A canção, tornou-se numa arma como diz o cantor e, a partir dos anos 60, partilhou fraternalmente o grito alegre e intenso de revolta contra o colonialismo e contra as ditaduras que mancharam a História de Portugal e Brasil.

Coimbra, cidade da Universidade e dos estudantes, onde reinava o fado e a balada, revelou-se um dos berços da canção política.

Já nos anos 30 e 40 o neo-realismo tinha reunido na cidade um número notável de poetas de grande fôlego, alguns dos quais, como Luís Bettencourt, levaram a poesia às vozes do fados e das baladas, unindo as duas grandes expressões culturais coimbrãs que são a canção e a poesia.

A partir do fado e da balada, Zeca Afonso, Adriano Correia de Oliveira e outros, vão juntar às toadas tradicionais letras e poemas claramente politizados, especialmente bem recebidos pelos estudantes que começavam a sentir na pele a pressão de uma guerra injusta para a qual a ditadura os empurrava sem piedade.

A canção junta pessoas e vozes. A canção fala e faz falar. Grita. Entra nas Universidades, em muitas igrejas e espaços paroquiais, em clubes operários. A canção é perseguida e proibida. Autores como Zeca Afonso ou Chico Buarque de Holanda são presos inúmeras vezes.

Presos devido às palavras a arder que nos traziam. Presos pela dignidade com que resistiam. Presos pela palavra que insistiam em espalhar.

Adriano cantava os poetas. Em primeiro lugar Manuel Alegre, e outros depois como Manuel da Fonseca, António Gedeão, Raúl de Carvalho e muitos mais. O Zeca cantou menos os poetas mas também o fez desde Luís de Camões, Jorge de Sena, Luís Pignatelli, António Quadros, Ary dos Santos, Fernando Pessoa ou António Aleixo.

Além dos poetas, Zeca escreveu muitas das letras que cantava.
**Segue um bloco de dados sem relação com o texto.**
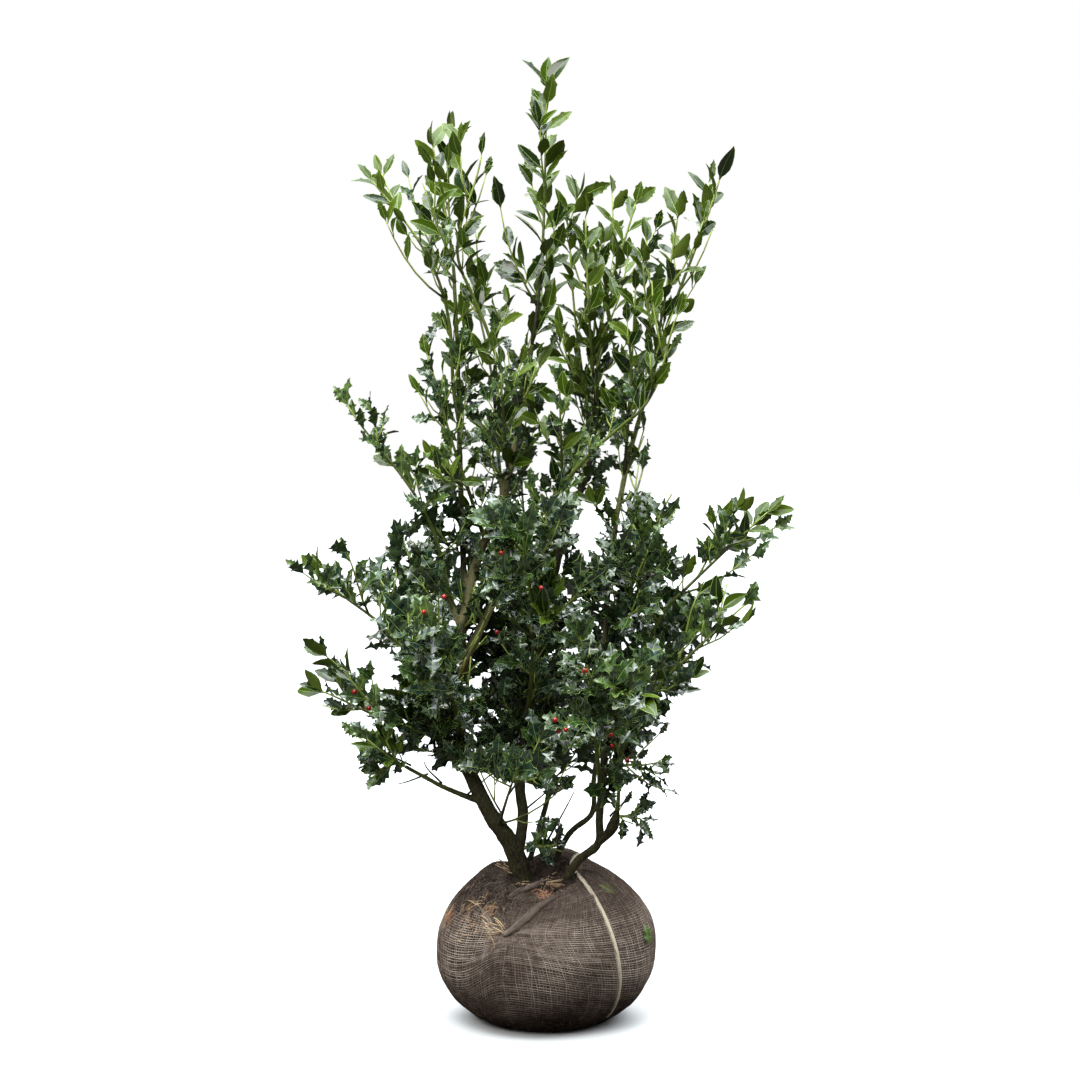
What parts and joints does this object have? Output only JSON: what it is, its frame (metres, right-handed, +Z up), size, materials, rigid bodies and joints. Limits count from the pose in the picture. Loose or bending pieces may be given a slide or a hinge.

Mas também recolheu toadas, melodias e letras da tradição popular das Beiras, do Alentejo, dos Açores, pondo muitas vezes em destaque o seu profundo apelo à liberdade.

Zeca Afonso tomou ainda para si a influência da música africana criando canções que de alguma forma uniram as lutas de um e outro lado do Oceano, tornando claro que a luta dos africanos e dos portugueses era a mesma.

E pode dizer-se sem perigo de demagogia que essas canções também contribuem para o traçado do espaço da lusofonia.